Afghan opium cultivation jumps 10% in 2016, UN says

Afghan opium cultivation jumps 10% in 2016, UN says

KABUL
Afghan opium cultivation jumps 10% in 2016, UN says Afghanistan saw a 10 percent jump in opium cultivation this year, a sharp rise owing to favorable weather, growing insecurity and declining international support for counter-narcotics operations, the U.N. said on Oct. 23.

Cultivation dropped last year due to drought conditions but it has been on the rise in the past decade, fuelling the Taliban insurgency and spurring a growing crisis of drug addiction despite costly US-led counter-narcotics programs.

High levels of cultivation this year meant the total opium production soared 43 percent, a U.N. Office on Drugs and Crime (UNODC) report said, citing better yields and highlighting a “worrying reversal” in efforts to combat the scourge of drugs.

“The cultivation has increased by 10 percent this year compared to the same time in 2015 - from 183,000 hectares to 201,000 hectares,” counter-narcotics minister Salamat Azimi told reporters while releasing the U.N. report.

“Ninety-three percent of the cultivation has taken place in the southern, eastern and western parts of the country.”

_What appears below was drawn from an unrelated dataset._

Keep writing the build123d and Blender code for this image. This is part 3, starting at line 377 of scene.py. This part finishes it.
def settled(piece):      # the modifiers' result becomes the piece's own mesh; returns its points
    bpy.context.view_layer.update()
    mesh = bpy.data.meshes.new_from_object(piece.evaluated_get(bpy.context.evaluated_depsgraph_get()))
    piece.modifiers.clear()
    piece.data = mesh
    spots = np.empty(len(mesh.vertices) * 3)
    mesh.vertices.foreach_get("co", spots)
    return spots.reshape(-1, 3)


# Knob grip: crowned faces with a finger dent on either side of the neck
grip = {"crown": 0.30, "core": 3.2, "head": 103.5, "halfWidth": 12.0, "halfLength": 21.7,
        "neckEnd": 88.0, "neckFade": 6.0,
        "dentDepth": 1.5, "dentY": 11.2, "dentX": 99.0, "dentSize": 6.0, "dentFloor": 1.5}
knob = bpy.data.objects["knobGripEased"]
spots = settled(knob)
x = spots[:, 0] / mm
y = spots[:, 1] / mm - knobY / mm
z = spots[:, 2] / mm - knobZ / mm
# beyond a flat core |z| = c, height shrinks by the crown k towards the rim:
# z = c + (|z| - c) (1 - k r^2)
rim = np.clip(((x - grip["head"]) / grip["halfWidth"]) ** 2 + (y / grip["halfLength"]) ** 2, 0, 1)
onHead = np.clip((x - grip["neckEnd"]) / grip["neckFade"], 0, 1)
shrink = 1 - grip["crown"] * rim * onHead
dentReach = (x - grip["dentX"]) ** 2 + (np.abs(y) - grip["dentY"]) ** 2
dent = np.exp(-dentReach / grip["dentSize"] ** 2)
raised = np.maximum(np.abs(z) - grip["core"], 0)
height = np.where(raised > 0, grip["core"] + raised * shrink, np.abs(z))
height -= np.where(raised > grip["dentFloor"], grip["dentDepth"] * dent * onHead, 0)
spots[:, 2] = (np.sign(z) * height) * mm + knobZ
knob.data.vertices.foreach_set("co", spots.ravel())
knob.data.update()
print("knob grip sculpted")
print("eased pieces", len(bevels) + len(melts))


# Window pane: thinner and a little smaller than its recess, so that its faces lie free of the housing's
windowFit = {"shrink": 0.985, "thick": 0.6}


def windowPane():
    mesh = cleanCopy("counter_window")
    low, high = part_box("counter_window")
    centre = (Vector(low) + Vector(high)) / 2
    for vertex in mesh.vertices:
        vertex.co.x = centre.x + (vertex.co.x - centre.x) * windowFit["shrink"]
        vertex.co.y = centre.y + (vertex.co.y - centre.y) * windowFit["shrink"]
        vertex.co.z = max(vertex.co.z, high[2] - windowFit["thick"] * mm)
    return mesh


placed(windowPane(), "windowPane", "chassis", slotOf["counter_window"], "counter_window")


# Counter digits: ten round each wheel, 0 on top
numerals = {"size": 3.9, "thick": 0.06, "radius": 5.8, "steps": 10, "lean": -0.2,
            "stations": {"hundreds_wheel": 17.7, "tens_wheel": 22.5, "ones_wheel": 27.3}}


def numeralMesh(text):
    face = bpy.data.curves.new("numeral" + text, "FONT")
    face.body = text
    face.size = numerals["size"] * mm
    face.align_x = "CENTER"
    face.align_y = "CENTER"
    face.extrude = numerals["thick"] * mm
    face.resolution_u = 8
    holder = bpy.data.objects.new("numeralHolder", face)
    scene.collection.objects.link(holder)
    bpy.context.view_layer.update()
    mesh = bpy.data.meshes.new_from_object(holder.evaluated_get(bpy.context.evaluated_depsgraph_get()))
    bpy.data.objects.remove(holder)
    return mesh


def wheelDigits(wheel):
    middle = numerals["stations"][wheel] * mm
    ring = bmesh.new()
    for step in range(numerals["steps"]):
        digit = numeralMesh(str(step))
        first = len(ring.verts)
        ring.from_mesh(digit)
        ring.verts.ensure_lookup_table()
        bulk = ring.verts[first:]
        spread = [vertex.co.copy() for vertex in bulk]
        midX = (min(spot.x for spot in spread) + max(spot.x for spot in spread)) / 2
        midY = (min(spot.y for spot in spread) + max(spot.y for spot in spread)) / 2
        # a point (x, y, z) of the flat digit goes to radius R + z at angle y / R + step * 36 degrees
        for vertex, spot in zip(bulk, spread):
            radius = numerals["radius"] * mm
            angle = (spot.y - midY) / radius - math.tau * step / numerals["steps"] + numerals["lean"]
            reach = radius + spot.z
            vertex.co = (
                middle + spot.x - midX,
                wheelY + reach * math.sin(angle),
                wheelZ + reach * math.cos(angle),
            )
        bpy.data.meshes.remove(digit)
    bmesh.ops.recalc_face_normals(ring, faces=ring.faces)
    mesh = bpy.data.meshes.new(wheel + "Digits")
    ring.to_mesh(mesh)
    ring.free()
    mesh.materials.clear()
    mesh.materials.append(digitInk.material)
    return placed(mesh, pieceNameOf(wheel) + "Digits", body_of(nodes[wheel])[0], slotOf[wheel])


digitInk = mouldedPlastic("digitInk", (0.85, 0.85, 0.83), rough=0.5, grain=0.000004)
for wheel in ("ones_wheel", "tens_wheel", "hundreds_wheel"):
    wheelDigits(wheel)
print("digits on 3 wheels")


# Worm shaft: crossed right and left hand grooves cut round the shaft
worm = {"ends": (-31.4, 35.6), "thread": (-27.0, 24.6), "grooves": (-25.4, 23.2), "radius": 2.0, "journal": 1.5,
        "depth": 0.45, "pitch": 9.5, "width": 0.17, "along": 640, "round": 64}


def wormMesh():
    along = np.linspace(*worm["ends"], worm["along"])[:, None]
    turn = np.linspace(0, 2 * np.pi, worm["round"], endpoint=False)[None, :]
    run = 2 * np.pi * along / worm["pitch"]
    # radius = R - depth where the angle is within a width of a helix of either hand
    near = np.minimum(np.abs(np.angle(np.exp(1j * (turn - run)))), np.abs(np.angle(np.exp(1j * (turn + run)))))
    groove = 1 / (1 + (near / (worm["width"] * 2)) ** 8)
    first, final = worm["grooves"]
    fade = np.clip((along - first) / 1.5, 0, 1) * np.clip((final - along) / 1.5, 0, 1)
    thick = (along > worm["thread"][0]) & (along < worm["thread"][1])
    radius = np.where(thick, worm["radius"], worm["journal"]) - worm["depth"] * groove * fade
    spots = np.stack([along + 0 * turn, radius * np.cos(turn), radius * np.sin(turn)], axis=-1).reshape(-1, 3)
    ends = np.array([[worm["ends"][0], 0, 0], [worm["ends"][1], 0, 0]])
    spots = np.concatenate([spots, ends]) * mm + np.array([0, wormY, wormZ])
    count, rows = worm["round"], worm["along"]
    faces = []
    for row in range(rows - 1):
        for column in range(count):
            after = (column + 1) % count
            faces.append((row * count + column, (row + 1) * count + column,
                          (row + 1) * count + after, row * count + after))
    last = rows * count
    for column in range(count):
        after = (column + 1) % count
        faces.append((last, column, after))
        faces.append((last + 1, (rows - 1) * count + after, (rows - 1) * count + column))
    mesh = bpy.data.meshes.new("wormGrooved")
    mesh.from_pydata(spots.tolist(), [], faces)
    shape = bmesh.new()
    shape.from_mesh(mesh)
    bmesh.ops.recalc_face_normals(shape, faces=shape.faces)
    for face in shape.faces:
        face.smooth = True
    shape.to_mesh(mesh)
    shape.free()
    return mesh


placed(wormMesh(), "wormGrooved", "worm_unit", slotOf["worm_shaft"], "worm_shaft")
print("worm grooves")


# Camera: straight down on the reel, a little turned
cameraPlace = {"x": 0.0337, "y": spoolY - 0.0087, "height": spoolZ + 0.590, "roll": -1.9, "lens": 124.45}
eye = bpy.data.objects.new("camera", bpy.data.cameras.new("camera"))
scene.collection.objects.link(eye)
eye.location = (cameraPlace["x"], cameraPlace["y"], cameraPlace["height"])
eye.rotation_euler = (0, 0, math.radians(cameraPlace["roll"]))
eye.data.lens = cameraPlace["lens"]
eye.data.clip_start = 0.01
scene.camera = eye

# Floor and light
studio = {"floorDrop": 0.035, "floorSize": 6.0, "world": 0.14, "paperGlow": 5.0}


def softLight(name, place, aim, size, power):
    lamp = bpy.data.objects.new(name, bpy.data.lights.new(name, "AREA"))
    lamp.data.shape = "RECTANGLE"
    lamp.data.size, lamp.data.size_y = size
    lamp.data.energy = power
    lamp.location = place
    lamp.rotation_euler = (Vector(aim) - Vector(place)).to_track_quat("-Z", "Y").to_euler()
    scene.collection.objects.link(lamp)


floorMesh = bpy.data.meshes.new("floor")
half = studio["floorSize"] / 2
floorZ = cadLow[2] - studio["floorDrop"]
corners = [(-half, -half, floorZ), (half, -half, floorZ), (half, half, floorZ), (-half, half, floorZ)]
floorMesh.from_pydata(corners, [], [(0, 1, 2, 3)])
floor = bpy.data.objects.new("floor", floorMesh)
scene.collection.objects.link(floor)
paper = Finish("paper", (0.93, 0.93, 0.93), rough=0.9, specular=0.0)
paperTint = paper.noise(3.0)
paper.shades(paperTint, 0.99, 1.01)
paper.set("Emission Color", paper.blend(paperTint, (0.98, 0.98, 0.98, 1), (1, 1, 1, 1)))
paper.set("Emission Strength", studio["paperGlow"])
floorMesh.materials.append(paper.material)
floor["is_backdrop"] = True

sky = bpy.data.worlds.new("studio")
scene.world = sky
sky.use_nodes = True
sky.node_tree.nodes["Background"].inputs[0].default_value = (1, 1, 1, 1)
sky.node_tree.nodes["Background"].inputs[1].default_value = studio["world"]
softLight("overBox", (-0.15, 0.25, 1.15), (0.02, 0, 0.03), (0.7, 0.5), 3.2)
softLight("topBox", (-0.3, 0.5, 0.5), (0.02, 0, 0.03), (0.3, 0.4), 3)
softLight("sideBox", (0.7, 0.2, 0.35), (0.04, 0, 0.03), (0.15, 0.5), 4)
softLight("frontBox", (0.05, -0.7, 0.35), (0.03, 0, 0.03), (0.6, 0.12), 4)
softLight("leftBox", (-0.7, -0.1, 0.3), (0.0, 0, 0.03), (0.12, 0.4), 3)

The southern restive province of Helmand remained the country’s top poppy cultivating province, followed by Badghis, Kandahar, Uruzgan, Nangarhar and Farah - all hotbeds of insurgent activity.

Officials cited falling international donor support and growing insecurity as the main reasons for the increase in cultivation.

Eradication efforts also appeared to collapse. A total of 355 hectares of poppy eradication was carried out this year, a 91 percent decrease from 2015.

“In 2016, farmers’ resistance against poppy eradication operations was occasionally expressed through direct attacks on eradication teams,” the UN report said.    

In a glimmer of positive news, the number of poppy-free provinces in Afghanistan decreased from 14 to 13 this year, with opium farms wiped out from northern Jawzjan, another hotbed of Taliban activity. 

Afghanistan saw a drop in opium cultivation last year for the first time since 2009, a UN report said, citing drought conditions as a key reason for the decline. But that was seen as a temporary blip.  Poppy farmers in Afghanistan, the world’s leading producer of opium, are often taxed by the Taliban, who use the cash to help fund their insurgency against government and NATO forces.

“Most of the wars in Afghanistan are financed by income from poppy. Anywhere you see poppy in Afghanistan you see fighting there,” said Baz Mohammad Ahmadi, deputy minister of interior for counter narcotics.

International donors have splurged billions of dollars on counter-narcotics efforts in Afghanistan over the past decade, including efforts encouraging farmers to switch to other cash crops such as saffron. But those efforts have shown little results.

Addiction levels have also risen sharply -- from almost nothing under the 1996-2001 Taliban regime -- giving rise to a new generation of addicts since the 2001 US-led invasion of Afghanistan.